After months of canceled productions and empty auditoriums, the Ardmore Little Theatre is back with a powerful stage drama based on the true story of six women who went to Vietnam. 

The community theatre’s production of “A Piece of My Heart,” written by Shirley Laura, is a different experience from some of its past productions. It leaves you with a new and profound understanding of the experiences and struggles the women who served in Vietnam faced. 

Director Joh Mann said it best when she wrote, “This play has been by far the most personally impactful play in my 35-year history at ALT.” This sentiment was echoed by many of the cast members who found the production emotionally difficult and poignant. 

The production focuses on six women, four military nurses, plus a Red Cross volunteer and a singer who performed for the troops. Six local actresses play the women magnificently, switching in and out of various roles to fit different scenarios in addition to their own specific roles. 

The play begins with the silhouettes of each woman in a formation resembling a statute at the Vietnam War Memorial in Washington D.C. One by one they each share a bit of their backstory and what persuaded them to become a part of the Vietnam War. 

Many view the war as a glamorous opportunity, but it doesn’t take long for them to be thrown into the reality of a war they realize they knew nothing about with a shaky landing on foreign soil.

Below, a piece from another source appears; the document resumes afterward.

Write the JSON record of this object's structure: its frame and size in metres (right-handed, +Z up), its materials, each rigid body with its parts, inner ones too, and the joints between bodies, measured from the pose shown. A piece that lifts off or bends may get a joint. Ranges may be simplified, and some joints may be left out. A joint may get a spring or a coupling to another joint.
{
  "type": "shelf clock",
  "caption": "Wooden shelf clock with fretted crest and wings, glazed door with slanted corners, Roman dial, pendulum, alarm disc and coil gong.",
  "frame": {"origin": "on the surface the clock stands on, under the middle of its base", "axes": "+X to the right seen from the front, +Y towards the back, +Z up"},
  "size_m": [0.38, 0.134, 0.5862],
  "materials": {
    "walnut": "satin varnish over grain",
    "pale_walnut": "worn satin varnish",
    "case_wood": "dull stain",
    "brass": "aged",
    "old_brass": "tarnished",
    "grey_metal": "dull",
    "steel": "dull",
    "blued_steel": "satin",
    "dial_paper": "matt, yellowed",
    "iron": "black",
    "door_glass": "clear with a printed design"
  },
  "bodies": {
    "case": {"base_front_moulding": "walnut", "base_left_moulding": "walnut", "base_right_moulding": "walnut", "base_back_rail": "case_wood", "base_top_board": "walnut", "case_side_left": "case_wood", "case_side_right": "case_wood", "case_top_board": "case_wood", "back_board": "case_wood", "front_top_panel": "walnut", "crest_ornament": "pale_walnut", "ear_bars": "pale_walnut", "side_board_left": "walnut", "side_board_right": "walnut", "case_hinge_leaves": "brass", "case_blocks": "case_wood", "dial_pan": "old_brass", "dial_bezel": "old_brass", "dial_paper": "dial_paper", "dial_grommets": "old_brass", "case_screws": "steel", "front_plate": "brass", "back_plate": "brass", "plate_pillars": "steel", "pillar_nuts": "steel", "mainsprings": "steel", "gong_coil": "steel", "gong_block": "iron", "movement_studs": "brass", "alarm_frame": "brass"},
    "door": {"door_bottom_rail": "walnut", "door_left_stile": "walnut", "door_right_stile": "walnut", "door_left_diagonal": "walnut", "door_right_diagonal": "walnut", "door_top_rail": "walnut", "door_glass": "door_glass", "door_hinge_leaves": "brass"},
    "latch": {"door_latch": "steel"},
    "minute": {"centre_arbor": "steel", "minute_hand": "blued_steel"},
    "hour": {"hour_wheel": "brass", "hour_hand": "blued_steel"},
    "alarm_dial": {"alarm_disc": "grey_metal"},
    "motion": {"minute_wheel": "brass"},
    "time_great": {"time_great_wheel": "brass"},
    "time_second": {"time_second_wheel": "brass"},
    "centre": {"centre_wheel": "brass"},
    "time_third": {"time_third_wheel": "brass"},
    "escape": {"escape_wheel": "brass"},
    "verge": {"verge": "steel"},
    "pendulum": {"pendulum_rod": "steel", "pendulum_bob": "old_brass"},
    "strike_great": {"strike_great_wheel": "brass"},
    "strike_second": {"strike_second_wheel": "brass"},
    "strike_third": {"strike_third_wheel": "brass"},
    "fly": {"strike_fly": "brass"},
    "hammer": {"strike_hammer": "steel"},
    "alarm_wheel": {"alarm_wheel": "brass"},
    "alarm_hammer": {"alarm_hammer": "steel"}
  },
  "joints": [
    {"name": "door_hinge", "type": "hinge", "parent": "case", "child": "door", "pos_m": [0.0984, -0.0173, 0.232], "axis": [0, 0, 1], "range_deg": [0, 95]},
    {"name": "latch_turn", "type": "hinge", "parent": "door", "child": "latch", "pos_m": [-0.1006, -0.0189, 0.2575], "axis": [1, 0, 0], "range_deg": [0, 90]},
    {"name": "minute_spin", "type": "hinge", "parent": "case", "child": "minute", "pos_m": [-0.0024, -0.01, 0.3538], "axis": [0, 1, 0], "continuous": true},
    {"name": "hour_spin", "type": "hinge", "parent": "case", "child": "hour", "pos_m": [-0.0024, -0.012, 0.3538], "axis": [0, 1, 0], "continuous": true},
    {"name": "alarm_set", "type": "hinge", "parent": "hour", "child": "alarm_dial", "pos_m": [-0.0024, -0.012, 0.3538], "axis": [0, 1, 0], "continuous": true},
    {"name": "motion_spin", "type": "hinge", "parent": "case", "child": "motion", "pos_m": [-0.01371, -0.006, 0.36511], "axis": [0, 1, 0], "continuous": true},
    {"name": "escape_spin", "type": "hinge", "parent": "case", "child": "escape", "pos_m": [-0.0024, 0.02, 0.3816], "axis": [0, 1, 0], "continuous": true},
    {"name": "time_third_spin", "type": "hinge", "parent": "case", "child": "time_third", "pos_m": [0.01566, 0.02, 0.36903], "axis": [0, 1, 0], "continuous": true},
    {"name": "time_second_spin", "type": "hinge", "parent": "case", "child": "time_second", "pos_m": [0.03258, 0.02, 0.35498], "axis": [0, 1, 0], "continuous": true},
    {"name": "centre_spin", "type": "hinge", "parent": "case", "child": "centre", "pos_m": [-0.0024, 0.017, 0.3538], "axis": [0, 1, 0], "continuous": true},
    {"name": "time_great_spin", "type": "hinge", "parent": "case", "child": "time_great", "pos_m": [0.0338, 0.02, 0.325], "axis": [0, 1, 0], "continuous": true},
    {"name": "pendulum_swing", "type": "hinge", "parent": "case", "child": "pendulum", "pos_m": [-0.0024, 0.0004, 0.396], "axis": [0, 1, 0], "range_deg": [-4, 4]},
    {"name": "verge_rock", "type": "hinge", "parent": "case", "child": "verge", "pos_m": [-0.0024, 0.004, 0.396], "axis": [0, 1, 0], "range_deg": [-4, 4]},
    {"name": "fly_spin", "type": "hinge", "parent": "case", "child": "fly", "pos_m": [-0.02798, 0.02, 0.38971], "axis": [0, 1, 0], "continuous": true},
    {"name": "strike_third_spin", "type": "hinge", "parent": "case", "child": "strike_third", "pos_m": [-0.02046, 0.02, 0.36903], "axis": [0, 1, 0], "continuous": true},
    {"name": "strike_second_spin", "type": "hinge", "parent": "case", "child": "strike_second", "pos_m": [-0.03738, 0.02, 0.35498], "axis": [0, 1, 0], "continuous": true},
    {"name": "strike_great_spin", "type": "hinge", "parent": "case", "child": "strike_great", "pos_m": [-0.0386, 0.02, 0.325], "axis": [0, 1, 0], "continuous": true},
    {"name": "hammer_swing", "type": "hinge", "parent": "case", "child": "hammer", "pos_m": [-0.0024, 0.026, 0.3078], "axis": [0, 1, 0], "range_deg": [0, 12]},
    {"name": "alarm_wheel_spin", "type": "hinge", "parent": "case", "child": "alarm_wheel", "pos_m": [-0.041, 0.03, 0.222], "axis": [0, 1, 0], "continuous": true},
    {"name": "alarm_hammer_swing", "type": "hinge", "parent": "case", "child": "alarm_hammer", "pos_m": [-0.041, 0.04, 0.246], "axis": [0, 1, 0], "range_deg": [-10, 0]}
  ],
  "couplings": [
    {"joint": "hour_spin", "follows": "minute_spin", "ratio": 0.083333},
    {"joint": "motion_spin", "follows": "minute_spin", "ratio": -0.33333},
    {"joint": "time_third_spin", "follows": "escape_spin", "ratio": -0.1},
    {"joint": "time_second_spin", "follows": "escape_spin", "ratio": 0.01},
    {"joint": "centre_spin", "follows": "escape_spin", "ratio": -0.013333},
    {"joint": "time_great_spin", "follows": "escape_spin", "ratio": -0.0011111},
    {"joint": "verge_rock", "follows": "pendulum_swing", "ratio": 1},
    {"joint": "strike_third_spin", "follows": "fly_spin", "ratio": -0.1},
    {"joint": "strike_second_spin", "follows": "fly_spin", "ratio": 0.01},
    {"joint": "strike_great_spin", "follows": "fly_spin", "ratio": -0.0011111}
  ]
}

Here the sound effects and lighting are key to bringing the audience into the situation that the women are experiencing. 

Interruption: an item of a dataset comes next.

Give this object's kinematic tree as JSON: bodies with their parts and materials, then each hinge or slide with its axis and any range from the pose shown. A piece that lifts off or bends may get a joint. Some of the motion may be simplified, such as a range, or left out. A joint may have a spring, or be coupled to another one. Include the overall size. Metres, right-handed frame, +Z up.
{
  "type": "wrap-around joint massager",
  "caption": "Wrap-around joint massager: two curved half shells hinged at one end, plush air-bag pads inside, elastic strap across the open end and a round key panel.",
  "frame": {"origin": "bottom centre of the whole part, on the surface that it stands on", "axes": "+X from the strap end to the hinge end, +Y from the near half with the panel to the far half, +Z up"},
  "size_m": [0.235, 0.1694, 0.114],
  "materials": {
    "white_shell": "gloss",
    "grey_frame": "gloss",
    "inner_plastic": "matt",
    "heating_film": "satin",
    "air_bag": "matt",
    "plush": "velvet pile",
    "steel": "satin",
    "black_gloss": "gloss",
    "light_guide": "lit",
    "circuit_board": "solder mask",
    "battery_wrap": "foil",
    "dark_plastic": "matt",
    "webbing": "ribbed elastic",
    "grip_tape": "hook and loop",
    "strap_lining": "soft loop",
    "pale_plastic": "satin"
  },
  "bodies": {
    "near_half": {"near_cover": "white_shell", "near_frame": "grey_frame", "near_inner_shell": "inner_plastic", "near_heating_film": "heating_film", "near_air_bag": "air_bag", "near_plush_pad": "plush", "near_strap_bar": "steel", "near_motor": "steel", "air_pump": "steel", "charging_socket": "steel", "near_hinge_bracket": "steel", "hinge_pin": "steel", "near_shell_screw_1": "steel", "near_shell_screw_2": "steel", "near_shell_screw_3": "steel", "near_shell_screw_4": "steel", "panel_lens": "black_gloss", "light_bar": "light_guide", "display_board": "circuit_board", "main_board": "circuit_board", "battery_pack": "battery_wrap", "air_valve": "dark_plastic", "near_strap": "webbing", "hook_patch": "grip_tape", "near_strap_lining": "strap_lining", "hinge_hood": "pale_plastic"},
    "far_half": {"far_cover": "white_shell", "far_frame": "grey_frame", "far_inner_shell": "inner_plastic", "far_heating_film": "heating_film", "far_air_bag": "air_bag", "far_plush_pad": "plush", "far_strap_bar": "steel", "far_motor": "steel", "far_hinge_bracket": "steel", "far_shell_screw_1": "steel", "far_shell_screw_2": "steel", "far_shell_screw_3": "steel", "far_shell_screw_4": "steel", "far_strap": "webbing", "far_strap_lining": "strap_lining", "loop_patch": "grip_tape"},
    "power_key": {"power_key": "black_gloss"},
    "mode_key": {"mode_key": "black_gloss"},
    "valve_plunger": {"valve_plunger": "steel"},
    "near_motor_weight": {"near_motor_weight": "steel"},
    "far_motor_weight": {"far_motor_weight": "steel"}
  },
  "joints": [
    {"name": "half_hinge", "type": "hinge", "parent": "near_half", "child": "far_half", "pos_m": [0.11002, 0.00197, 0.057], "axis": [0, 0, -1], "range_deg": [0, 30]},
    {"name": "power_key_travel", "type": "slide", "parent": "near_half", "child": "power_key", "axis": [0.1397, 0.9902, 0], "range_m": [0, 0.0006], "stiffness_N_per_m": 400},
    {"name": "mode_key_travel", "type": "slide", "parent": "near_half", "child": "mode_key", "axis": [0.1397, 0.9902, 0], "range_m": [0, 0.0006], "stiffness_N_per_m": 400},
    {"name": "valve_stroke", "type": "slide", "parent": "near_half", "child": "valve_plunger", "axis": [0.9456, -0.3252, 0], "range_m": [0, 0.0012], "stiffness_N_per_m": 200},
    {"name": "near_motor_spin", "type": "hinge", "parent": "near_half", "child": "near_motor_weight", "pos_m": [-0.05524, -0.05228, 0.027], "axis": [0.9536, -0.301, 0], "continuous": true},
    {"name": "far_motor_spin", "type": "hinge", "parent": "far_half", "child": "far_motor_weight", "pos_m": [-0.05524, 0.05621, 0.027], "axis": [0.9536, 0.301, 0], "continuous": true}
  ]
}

The crew and cast does a fantastic job of using a multitude of resources to change one set into what seems like several different places. At one point, the stage goes dark and all you hear is the deep breathing of the women — a haunting and memorable experience. 

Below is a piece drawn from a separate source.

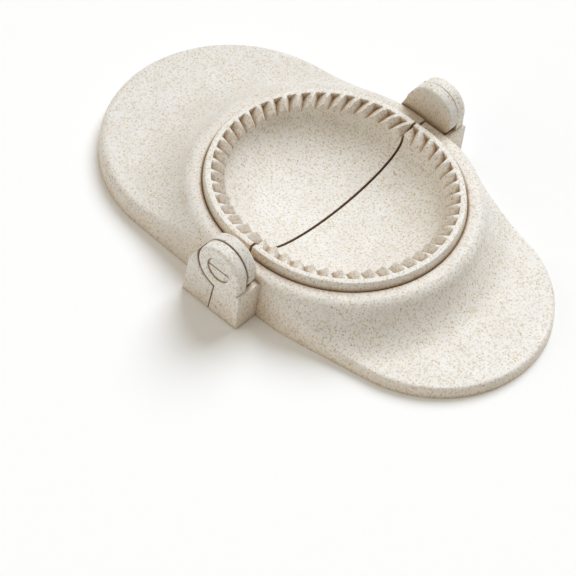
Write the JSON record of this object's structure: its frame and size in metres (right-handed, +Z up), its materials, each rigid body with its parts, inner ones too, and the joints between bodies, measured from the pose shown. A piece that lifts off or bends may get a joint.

Very short musical numbers are also interjected throughout the beginning. The one-liner tunes begin on a happy note, but eventually become equally as haunting as the situation intensifies. 

The women go through many personal trials, each with their own personal experience. One that is hard to forget is Mary Jo, played by Eran Opsahl. Mary Jo, a Texas girl who went to LA to break into show business, decided to go to Vietnam to entertain the troops, but eventually found herself in a very scary situation dealing with sexual assault. 

Opsahl’s performance literally brings tears to your eyes as she stands alone on the stage signing a tune with a shaky, frightened voice. The trauma of the situation is then further shown by little indications such as Opsahl yanking her hand away from a man. 

The other women share other traumatizing experiences and find refuge in each other with a sort of sisterhood. The camaraderie of the cast is apparent and the actresses mesh well with each other, making it feel very fluid and natural. Amid all of the tension and stress, the cast also manages to get a few more light-hearted laughs in.

The production then follows the women’s return to U.S. soil, where they are greeted by demonstrators, pressure from the media and a war-torn nation — realizing that the war will never really be over for them. The story comes full circle at the Memorial Wall in Washington D.C., but this time with a greater understanding from the audience. 

“A Piece of My Heart” is a salute to the men and women who served the country during a deeply divisive period in American history. In her director’s note, Mann writes that “the social unrest of our country today is very reminiscent of those days,” but the country “came out on the other side of all this unrest a better country."

Overall, the cast and crew does a fantastic job of pulling off a powerful drama and leaving the audience with a more insightful view into American history and its implications for today. 

The play uses very strong language at points, with good reason and addresses some difficult subject matter. The production also includes stressful situations and simulated gunfire, and is not for young audiences. ALT has marked it as PG-14. 

Performances are at 7 p.m., Thursday, Friday and Saturday from Oct. 1 to Oct. 3 and 2:30 p.m. on Sunday, Oct. 4. Following Sunday’s performance, there will be a talk-back session with opportunities for audiences to discuss the play with the cast and crew. 

Health and safety concerns necessitate temperature checks, face masks and social distancing. Audience seating will be limited to 50% capacity.